I don’t remember if my little sister ever had measles. That’s what my mother told me was the cause of the trouble with my eyes: that I had the measles and I went outside. I don’t know where this happened, either in B—— or when we were living in P——.
When I was small I’d go with my mother when she went shopping, and sometimes I’d get lost. I’d walk off by myself. I used to think other women who were dressed like my mother and wore the same kind of coat she had were my mother. It made me feel embarrassed when I got lost like that. My mother would find me and then she’d say something about my eyes, why didn’t I stay there, and she’d curse me in Polish.

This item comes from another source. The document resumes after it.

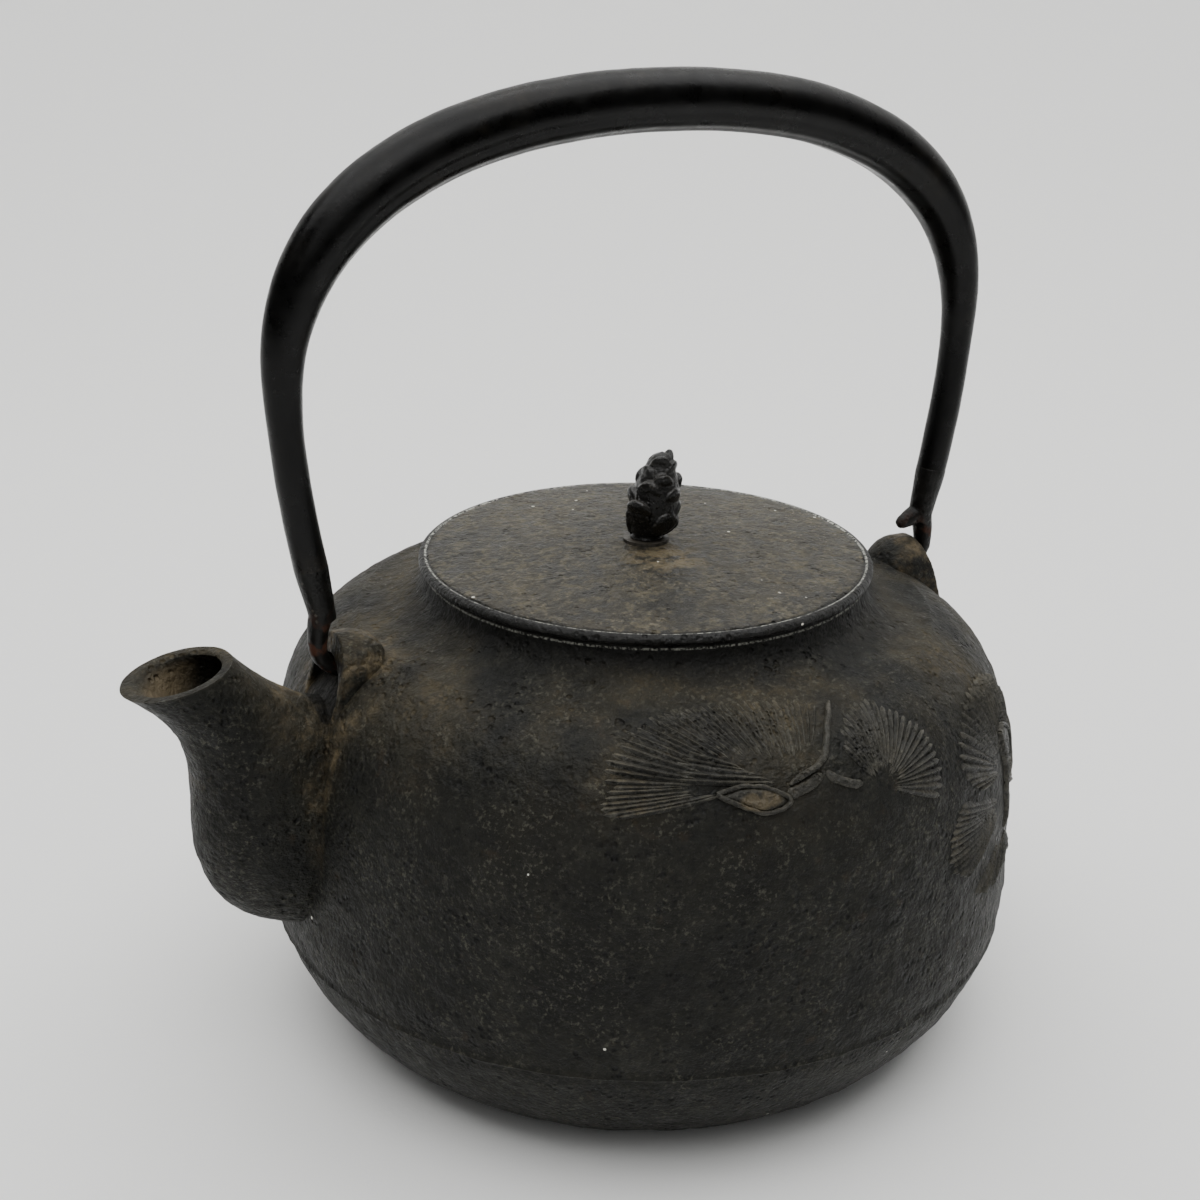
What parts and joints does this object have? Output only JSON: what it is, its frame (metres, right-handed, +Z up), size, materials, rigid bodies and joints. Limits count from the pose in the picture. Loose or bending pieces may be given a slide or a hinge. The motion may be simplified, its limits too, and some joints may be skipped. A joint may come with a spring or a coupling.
{
  "type": "cast iron teapot",
  "caption": "Round cast iron kettle-style teapot with short upright spout, flat lift-off lid, pine cone knob, raised pine branch relief and a tall hooked swing handle.",
  "frame": {"origin": "centre of the flat base, on the surface that the teapot stands on", "axes": "+Z up through the knob, -X through the spout, the upright handle in the XZ plane and swinging about X"},
  "size_m": [0.2187, 0.1824, 0.2274],
  "materials": {
    "cast_body": "rough sand-cast skin, dark brown-black with tan dust on the shoulder",
    "cast_lid": "rough, finely streaked skin with a smoother dark rim",
    "cast_knob": "dark matte with worn edges",
    "knob_fittings": "bare dull iron",
    "lacquered_handle": "satin black lacquer over forged iron",
    "forged_hook": "worn bare iron with light rust"
  },
  "bodies": {
    "pot": {"vessel": "cast_body", "spout": "cast_body", "lug_front": "cast_body", "lug_rear": "cast_body"},
    "bail": {"handle": "lacquered_handle", "handle_hook_front": "forged_hook", "handle_hook_rear": "forged_hook"},
    "lid_plate": {"lid": "cast_lid", "knob_seat": "knob_fittings"},
    "pine_knob": {"knob": "cast_knob", "knob_washer": "knob_fittings"}
  },
  "joints": [
    {"name": "handle_swing", "type": "hinge", "parent": "pot", "child": "bail", "pos_m": [0, 0, 0.1012], "axis": [1, 0, 0], "range_deg": [-75, 75]},
    {"name": "lid_lift", "type": "slide", "parent": "pot", "child": "lid_plate", "axis": [0, 0, 1], "range_m": [0, 0.06]},
    {"name": "knob_turn", "type": "hinge", "parent": "lid_plate", "child": "pine_knob", "pos_m": [0, 0, 0.12], "axis": [0, 0, 1], "continuous": true}
  ]
}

I didn’t like to go away with my father and mother anywhere. I would rather stay home. When I was about twelve we’d go down to the shore almost every Sunday. There wasn’t much down there for me. I guess I’d get wet playing in the sand, that’s all. I liked to go swimming but I didn’t like to go with the whole family, just with one or two other fellows. My mother didn’t like for me to go out; she just wanted me to stay home. Often when I was telling her that I was going out swimming with somebody she would holler and jump up and down. She was afraid I’d get into an accident or something. I guess she is a little different with my sister now. She lets her go wherever my sister wants to go. If I had no money my cousins Tony or Riggs would always let me have the money to go down to the shore for two days or so, but she never would let me go. It was not because of the money, I always managed to get a couple of dollars, but she always would say that my father would say this or that, that he wouldn’t like it; so to avoid a lot of unpleasantness I wouldn’t go. When we lived in B—— Street once in a while we went on these Polish picnics out in the country. I didn’t like to go very much. There was only one place in particular I liked to go because I could sit by the lake and watch everybody in swimming. I was too young to go in swimming I guess.